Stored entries
++++++++++
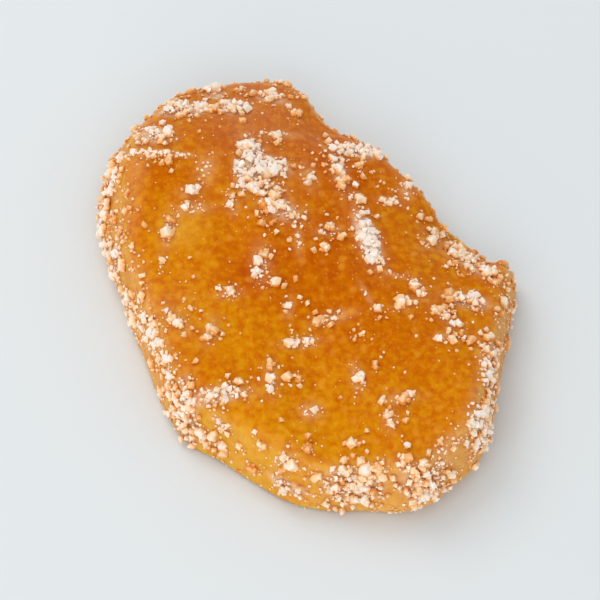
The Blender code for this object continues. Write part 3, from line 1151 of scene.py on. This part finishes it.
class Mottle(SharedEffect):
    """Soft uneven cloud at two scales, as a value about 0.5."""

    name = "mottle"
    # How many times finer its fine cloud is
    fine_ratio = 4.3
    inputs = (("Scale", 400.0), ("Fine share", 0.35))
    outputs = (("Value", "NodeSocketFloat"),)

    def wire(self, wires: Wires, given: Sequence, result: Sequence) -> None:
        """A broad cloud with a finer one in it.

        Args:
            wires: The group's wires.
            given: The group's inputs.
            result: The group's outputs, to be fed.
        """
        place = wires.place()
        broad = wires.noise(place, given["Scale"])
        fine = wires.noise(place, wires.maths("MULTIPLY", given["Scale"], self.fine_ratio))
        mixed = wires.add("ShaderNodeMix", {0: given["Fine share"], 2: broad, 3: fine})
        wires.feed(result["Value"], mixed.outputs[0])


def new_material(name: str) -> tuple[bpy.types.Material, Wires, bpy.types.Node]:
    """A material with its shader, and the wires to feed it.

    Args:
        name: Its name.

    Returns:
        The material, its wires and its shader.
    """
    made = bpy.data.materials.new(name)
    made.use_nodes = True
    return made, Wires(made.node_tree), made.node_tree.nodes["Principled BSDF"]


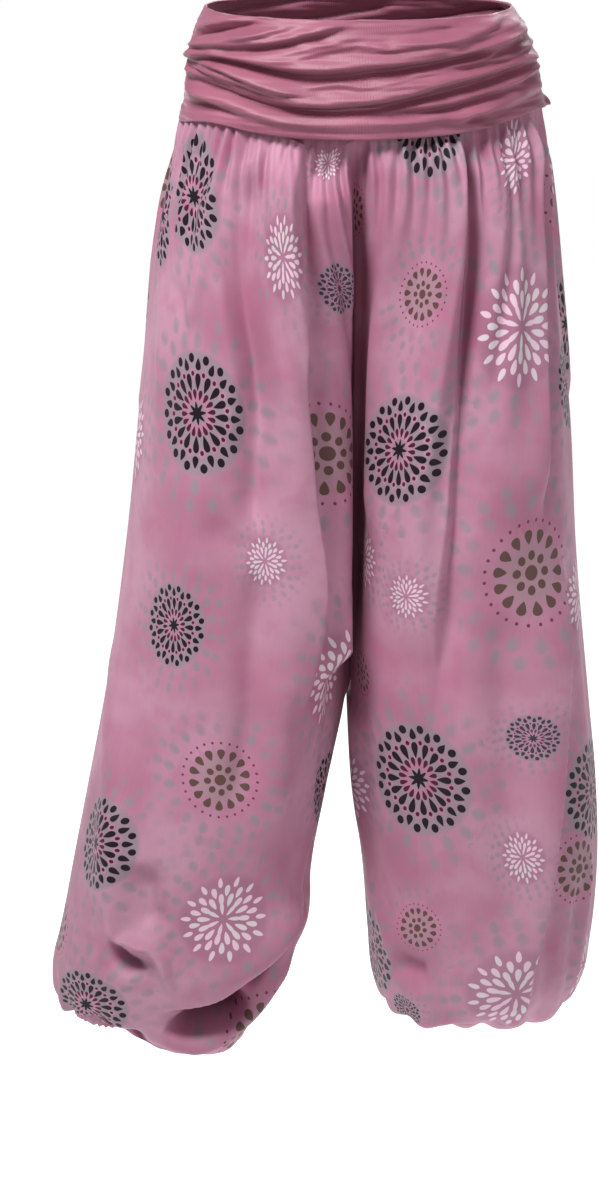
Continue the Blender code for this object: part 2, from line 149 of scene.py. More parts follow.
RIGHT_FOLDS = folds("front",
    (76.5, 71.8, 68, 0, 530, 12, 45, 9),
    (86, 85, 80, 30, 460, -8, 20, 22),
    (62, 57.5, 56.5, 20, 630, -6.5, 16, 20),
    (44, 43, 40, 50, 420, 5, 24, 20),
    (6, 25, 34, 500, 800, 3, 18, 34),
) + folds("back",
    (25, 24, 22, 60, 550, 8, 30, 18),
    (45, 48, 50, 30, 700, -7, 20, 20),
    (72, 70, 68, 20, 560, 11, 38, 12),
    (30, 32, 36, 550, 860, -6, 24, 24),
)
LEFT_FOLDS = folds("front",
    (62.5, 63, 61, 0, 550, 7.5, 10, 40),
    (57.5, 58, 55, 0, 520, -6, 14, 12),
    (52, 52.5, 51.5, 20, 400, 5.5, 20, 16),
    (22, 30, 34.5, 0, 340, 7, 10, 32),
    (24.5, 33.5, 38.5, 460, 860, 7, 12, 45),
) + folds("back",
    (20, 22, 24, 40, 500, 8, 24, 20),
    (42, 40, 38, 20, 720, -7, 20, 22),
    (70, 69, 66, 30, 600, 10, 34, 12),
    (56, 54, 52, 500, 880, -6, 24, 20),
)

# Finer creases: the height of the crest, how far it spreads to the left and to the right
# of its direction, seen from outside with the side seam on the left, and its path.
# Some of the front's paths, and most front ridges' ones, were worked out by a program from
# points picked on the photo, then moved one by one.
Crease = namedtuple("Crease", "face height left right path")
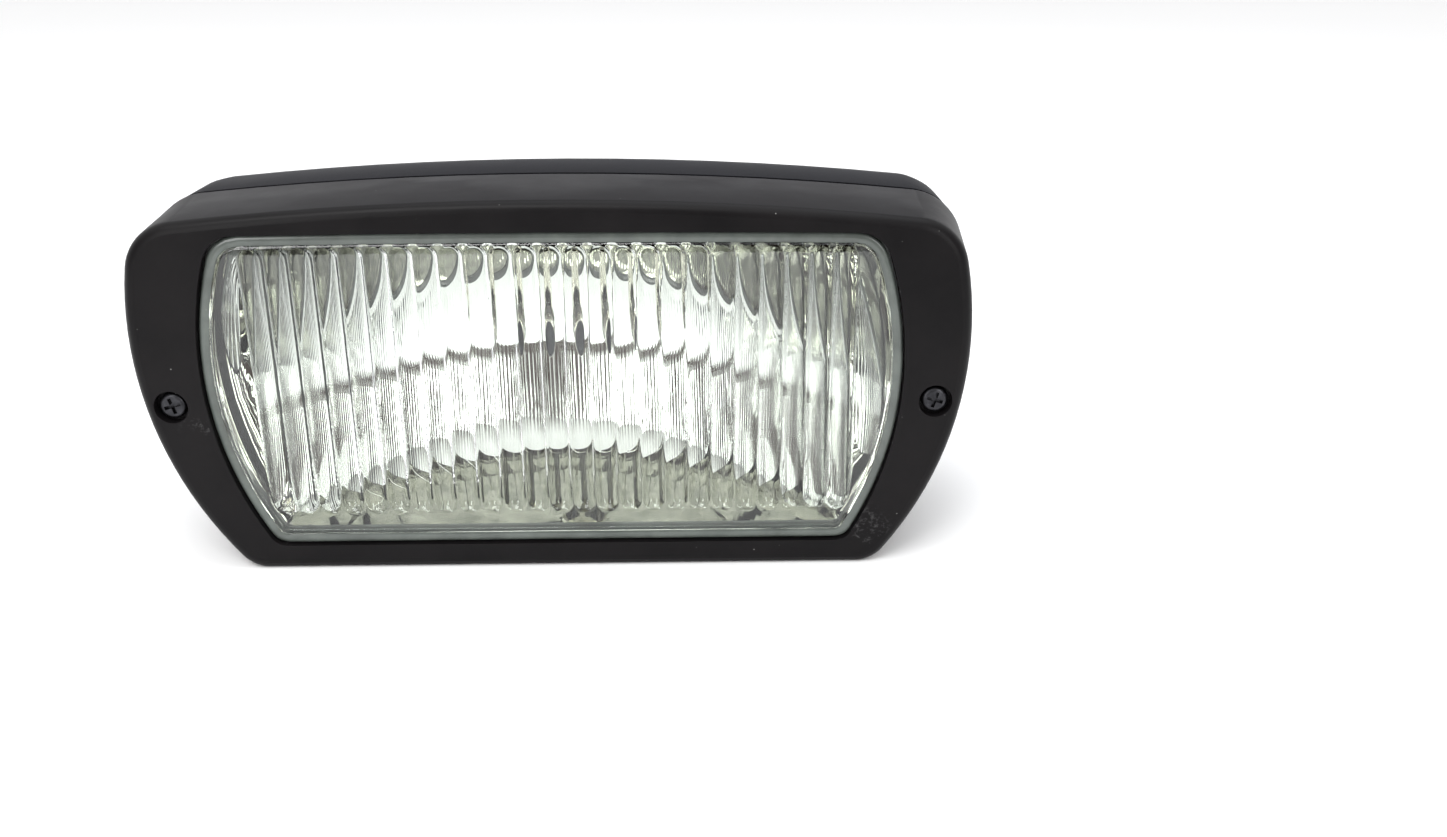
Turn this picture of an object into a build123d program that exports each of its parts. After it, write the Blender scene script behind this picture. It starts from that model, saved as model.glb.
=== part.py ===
++++++++++
Written problem: Could you quote, exactly as they appear, the line containing "Turn this picture" and every line after it to the end of the records above?

Response to this task:
Turn this picture of an object into a build123d program that exports each of its parts. After it, write the Blender scene script behind this picture. It starts from that model, saved as model.glb.
=== part.py ===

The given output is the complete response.